Task description: How many of these lines hold the string "frame"? Answer with the number only.

Given information:
━━━━━━━━━━━━━━━━━━━━
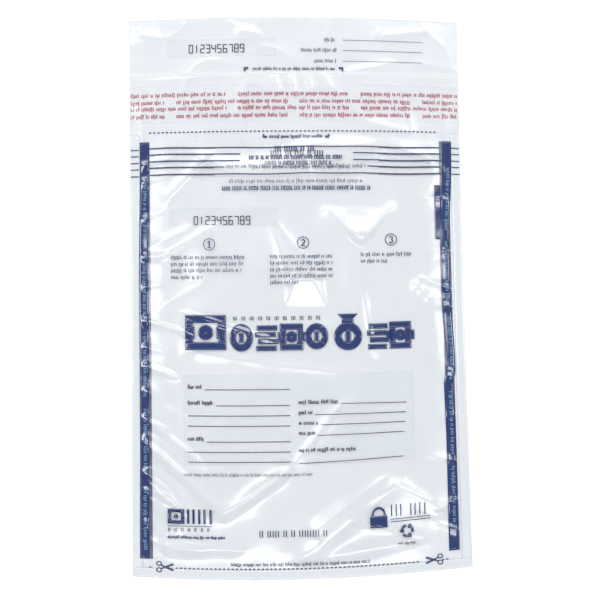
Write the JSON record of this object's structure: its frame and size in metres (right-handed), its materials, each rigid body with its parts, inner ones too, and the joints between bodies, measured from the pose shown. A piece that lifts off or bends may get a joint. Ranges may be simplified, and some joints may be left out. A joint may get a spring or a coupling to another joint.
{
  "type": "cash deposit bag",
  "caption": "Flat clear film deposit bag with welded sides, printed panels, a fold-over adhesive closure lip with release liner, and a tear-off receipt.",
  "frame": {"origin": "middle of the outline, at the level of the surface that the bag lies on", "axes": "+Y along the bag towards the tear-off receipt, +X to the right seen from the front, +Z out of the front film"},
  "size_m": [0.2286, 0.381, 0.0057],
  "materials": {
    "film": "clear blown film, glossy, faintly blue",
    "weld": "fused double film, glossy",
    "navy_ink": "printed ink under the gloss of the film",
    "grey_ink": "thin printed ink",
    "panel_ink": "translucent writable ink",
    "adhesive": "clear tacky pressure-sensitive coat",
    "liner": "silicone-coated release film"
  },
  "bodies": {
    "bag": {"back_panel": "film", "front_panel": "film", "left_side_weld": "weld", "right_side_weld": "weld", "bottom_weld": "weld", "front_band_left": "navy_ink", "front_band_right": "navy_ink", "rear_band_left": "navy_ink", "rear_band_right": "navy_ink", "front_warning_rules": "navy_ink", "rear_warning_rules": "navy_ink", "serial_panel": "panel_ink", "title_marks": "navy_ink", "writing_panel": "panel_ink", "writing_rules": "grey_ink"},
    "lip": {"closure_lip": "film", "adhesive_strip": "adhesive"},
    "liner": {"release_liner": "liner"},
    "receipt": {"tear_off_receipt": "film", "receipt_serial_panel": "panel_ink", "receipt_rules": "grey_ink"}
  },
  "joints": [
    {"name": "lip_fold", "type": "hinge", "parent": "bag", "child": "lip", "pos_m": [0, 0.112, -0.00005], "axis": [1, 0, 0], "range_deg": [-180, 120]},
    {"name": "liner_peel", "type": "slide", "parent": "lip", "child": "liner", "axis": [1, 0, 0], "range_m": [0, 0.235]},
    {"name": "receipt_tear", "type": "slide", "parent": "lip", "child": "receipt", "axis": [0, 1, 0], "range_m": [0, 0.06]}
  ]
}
━━━━━━━━━━━━━━━━━━━━
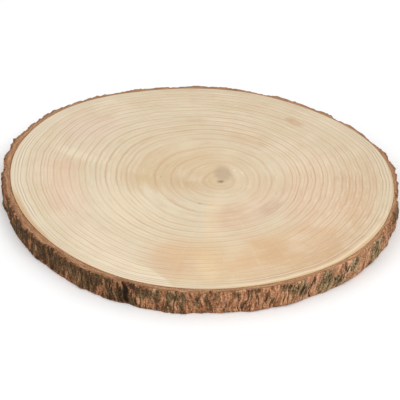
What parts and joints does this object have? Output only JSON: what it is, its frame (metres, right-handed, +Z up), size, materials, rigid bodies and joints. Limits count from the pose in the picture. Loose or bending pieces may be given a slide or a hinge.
━━━━━━━━━━━━━━━━━━━━
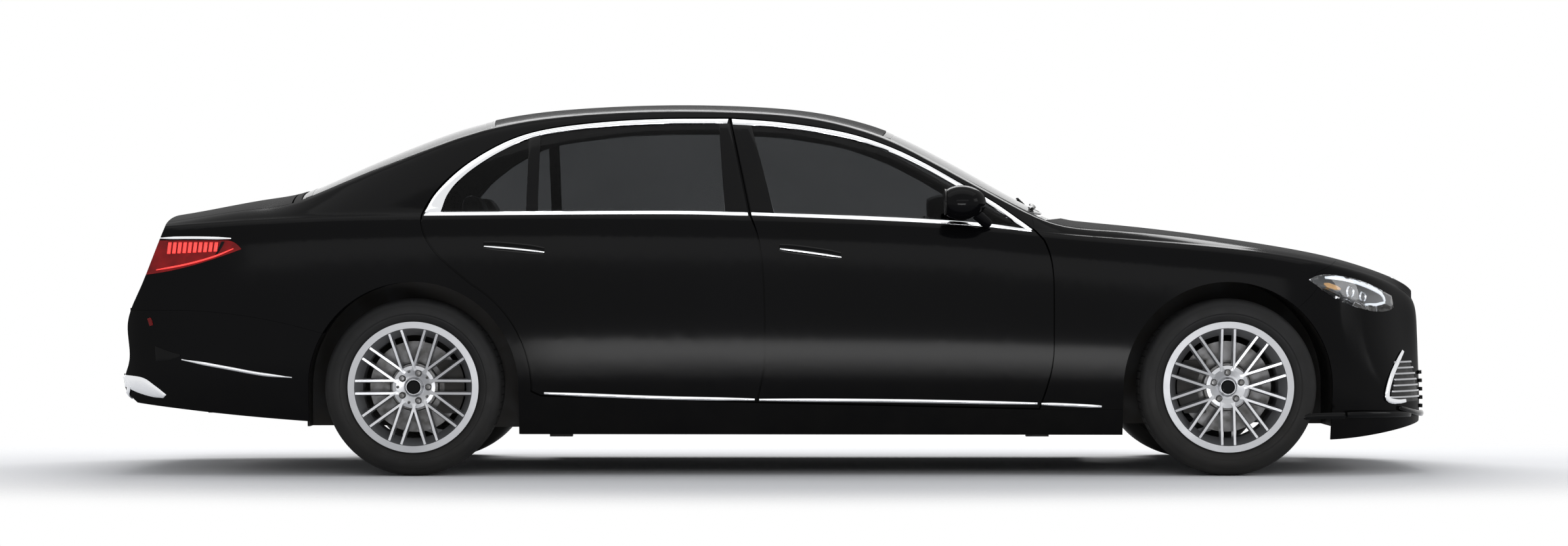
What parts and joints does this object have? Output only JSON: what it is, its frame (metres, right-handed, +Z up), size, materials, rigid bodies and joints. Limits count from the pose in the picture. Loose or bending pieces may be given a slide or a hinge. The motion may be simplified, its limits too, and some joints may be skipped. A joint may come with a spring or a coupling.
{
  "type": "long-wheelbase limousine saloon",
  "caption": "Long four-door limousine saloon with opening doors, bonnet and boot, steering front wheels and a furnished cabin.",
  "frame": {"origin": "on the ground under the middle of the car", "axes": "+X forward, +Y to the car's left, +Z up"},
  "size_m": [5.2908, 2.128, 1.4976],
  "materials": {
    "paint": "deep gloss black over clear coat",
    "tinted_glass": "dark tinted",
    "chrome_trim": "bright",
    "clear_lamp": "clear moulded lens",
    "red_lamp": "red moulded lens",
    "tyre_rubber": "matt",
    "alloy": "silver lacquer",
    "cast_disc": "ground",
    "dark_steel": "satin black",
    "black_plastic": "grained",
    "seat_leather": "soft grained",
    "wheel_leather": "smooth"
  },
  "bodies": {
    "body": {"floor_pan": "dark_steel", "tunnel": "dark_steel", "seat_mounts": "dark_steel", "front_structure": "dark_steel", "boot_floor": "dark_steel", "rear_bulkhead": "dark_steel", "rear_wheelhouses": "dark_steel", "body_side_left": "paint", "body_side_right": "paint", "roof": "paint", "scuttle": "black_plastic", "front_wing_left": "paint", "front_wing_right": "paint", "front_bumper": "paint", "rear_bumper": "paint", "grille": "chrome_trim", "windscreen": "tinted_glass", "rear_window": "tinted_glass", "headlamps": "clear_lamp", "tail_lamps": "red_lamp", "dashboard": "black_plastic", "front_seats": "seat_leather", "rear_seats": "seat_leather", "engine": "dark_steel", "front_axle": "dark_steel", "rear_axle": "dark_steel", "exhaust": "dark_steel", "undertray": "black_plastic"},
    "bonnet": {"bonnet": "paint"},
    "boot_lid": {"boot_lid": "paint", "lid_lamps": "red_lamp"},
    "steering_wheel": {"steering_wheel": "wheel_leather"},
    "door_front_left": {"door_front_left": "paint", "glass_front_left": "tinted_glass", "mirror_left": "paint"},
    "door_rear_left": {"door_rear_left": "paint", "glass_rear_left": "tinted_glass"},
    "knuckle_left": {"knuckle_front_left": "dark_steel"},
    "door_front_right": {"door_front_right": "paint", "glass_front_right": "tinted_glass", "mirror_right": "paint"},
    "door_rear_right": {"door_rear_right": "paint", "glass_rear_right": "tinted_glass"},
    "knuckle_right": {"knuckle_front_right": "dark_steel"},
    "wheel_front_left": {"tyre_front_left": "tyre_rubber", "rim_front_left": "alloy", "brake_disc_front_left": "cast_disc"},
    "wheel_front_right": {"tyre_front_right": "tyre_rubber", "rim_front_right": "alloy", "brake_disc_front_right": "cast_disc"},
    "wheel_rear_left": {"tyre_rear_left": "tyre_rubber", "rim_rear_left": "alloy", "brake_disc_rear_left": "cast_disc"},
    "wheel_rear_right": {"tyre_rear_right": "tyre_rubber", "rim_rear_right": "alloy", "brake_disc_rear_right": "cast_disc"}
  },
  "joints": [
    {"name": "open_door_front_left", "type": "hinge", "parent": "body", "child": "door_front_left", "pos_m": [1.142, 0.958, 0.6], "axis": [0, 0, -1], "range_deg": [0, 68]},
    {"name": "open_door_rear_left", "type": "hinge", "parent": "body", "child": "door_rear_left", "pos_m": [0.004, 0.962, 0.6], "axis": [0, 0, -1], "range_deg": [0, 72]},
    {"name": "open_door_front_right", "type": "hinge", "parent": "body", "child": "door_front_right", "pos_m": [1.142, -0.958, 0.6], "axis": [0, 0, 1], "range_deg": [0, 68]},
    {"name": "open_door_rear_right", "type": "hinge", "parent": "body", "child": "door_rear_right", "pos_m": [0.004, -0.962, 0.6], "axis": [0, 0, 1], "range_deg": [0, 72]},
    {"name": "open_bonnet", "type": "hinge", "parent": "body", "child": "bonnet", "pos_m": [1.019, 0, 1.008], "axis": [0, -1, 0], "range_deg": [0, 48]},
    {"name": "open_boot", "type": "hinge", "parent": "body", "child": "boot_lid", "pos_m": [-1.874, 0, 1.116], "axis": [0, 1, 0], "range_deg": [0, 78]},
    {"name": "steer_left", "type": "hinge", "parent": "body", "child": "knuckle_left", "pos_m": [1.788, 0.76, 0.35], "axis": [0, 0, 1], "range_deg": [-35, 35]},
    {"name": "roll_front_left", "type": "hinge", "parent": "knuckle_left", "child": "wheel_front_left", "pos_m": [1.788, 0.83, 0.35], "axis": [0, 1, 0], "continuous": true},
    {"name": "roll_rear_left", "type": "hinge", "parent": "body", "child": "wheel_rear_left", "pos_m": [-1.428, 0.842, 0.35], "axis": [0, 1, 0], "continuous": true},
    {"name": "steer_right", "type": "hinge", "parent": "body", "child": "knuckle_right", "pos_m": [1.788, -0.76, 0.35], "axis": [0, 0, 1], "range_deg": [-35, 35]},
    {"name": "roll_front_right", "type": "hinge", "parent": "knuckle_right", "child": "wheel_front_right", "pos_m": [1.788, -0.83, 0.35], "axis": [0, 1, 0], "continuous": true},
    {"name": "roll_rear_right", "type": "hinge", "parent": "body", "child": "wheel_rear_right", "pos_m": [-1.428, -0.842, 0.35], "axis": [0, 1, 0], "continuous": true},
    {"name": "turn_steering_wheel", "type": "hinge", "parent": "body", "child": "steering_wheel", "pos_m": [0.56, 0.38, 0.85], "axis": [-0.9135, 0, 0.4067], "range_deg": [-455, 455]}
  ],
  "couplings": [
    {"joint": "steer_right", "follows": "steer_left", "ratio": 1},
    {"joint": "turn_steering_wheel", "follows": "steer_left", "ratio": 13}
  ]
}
━━━━━━━━━━━━━━━━━━━━
Right answer: 5